— Begin —
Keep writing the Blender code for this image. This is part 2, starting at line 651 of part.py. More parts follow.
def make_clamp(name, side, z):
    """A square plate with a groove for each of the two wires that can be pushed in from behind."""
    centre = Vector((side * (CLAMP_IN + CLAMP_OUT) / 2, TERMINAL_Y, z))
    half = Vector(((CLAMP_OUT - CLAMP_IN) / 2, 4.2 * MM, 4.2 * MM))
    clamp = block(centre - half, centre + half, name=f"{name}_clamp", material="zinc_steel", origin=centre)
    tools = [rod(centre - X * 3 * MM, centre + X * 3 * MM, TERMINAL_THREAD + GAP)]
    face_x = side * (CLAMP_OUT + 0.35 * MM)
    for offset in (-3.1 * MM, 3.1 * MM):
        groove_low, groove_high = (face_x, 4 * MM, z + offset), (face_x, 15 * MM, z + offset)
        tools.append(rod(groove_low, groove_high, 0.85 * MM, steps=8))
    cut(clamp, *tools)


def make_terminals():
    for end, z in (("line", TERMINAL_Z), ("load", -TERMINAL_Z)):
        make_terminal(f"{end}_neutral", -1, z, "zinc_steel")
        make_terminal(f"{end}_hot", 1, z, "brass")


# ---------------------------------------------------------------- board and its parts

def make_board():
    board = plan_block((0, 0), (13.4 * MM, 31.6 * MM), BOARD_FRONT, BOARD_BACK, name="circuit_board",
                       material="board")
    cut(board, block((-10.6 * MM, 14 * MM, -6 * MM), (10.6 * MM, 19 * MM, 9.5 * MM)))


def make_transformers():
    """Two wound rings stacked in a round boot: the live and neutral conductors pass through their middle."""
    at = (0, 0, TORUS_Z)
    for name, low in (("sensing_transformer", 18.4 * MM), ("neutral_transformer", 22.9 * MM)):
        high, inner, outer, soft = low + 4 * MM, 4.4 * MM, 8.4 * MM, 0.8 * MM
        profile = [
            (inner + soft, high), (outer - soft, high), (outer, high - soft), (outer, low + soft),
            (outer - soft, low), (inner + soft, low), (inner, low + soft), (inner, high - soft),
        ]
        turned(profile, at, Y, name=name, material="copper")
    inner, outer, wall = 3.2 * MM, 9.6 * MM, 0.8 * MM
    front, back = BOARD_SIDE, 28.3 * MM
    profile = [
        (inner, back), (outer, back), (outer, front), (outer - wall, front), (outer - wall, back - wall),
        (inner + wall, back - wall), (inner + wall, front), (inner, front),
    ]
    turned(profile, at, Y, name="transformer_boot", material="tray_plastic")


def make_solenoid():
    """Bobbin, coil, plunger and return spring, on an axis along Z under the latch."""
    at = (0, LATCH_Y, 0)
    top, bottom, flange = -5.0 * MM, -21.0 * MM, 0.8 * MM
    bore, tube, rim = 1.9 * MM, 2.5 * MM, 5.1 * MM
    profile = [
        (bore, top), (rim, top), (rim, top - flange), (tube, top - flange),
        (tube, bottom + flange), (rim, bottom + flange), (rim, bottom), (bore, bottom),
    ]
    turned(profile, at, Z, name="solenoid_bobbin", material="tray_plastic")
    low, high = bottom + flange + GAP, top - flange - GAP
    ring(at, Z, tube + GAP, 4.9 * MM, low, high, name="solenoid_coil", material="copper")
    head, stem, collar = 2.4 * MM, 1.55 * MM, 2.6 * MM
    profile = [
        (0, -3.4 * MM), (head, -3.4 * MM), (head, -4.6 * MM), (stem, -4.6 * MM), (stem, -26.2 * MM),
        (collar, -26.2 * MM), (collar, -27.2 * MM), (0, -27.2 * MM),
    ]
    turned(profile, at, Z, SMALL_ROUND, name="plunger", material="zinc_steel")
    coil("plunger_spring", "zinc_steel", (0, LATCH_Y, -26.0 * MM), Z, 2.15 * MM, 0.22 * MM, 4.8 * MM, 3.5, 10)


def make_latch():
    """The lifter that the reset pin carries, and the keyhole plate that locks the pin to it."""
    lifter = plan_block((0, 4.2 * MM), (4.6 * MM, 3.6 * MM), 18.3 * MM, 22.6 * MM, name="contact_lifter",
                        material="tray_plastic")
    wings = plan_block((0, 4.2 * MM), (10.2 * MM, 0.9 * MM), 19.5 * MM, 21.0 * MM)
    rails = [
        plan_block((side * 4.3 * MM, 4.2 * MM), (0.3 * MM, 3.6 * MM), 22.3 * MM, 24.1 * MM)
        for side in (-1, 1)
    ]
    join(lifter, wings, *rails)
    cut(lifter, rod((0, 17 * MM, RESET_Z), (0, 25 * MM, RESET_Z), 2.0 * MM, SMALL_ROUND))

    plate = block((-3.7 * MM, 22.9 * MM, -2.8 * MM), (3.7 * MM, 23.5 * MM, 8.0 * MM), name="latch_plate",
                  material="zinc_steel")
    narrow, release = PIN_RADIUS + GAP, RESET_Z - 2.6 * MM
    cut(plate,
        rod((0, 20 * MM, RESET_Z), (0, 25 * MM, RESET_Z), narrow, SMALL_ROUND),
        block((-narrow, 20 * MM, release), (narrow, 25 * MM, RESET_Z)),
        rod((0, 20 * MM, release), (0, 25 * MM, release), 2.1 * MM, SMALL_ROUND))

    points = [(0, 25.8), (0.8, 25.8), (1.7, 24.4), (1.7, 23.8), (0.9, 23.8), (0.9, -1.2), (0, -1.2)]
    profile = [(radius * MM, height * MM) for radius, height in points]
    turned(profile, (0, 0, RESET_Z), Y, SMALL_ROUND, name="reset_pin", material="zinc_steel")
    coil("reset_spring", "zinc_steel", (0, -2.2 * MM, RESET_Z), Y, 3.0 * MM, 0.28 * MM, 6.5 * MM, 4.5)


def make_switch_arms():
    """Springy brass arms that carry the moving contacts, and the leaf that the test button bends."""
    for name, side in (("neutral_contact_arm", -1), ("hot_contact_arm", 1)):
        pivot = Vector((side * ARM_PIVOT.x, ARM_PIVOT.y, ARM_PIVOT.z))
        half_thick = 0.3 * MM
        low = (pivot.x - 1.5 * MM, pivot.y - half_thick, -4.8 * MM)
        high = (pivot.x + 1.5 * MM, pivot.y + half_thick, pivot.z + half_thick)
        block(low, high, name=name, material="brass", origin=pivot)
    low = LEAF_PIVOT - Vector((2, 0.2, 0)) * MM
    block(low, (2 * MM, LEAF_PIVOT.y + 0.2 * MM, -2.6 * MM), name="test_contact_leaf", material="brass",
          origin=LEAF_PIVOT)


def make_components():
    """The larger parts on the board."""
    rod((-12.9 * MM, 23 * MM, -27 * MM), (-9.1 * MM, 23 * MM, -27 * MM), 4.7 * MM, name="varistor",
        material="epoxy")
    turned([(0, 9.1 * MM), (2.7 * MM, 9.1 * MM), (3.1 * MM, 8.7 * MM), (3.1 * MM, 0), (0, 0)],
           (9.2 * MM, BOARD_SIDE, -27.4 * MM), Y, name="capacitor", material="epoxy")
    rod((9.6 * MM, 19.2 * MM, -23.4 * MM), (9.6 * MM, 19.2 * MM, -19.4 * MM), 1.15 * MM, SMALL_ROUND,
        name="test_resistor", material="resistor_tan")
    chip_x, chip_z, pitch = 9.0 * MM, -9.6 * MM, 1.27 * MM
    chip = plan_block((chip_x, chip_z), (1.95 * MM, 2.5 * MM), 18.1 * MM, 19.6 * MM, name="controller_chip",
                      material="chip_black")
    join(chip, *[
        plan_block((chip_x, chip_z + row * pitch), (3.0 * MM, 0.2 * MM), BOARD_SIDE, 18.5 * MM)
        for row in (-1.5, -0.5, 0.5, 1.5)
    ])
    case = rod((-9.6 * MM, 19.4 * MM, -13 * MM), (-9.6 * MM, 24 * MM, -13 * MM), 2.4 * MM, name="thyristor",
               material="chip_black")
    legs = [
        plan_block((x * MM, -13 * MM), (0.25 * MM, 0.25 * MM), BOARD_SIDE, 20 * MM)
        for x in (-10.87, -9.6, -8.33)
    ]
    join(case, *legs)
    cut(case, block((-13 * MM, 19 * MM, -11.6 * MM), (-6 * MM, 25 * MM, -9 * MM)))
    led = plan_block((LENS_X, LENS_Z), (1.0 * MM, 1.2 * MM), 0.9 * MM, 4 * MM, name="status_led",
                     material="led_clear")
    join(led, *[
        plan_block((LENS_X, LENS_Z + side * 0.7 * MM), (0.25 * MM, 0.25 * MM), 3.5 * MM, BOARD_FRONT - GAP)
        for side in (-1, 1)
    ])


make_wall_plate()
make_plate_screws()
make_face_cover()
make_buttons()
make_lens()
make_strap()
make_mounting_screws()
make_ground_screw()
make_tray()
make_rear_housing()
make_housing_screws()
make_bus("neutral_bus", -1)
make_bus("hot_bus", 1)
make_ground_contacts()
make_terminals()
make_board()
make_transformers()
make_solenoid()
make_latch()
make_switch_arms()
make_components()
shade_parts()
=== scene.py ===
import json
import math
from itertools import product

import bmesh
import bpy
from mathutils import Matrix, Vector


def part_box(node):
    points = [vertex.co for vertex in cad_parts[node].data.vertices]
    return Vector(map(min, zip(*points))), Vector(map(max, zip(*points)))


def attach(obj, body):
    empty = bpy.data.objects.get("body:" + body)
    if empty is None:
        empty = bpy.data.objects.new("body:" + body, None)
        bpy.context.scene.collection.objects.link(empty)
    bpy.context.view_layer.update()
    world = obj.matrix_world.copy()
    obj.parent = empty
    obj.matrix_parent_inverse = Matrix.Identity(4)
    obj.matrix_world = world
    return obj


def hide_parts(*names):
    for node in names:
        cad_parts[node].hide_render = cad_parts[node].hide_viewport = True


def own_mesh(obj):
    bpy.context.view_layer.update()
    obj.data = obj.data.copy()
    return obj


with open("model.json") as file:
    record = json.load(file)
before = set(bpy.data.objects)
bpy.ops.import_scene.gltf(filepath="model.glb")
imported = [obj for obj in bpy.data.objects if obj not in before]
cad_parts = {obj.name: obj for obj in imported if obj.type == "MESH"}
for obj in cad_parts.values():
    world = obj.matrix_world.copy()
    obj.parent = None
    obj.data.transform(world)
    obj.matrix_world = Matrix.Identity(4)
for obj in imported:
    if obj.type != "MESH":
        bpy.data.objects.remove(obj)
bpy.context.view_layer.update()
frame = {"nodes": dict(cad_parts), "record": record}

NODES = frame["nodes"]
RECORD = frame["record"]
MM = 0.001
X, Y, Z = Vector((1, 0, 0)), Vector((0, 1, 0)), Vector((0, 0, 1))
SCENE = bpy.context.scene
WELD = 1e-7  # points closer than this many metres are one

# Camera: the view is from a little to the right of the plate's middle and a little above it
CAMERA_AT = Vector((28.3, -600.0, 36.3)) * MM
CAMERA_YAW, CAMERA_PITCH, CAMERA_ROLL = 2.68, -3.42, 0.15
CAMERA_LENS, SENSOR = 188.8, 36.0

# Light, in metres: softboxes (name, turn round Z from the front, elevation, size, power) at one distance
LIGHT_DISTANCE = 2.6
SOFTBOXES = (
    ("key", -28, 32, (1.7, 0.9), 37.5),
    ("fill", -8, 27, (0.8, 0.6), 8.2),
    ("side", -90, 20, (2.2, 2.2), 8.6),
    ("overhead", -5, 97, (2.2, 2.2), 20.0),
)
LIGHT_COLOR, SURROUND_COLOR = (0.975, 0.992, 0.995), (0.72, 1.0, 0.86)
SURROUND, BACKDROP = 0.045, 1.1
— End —
SHORT EXERCISE:
Extract exactly and only the span of lines that begins at the line containing "make_wall_plate()" and ends at the line containing "obj.matrix_parent_inverse = Matrix.Identity(4)".

WRITTEN REPLY:
make_wall_plate()
make_plate_screws()
make_face_cover()
make_buttons()
make_lens()
make_strap()
make_mounting_screws()
make_ground_screw()
make_tray()
make_rear_housing()
make_housing_screws()
make_bus("neutral_bus", -1)
make_bus("hot_bus", 1)
make_ground_contacts()
make_terminals()
make_board()
make_transformers()
make_solenoid()
make_latch()
make_switch_arms()
make_components()
shade_parts()
=== scene.py ===
import json
import math
from itertools import product

import bmesh
import bpy
from mathutils import Matrix, Vector


def part_box(node):
    points = [vertex.co for vertex in cad_parts[node].data.vertices]
    return Vector(map(min, zip(*points))), Vector(map(max, zip(*points)))


def attach(obj, body):
    empty = bpy.data.objects.get("body:" + body)
    if empty is None:
        empty = bpy.data.objects.new("body:" + body, None)
        bpy.context.scene.collection.objects.link(empty)
    bpy.context.view_layer.update()
    world = obj.matrix_world.copy()
    obj.parent = empty
    obj.matrix_parent_inverse = Matrix.Identity(4)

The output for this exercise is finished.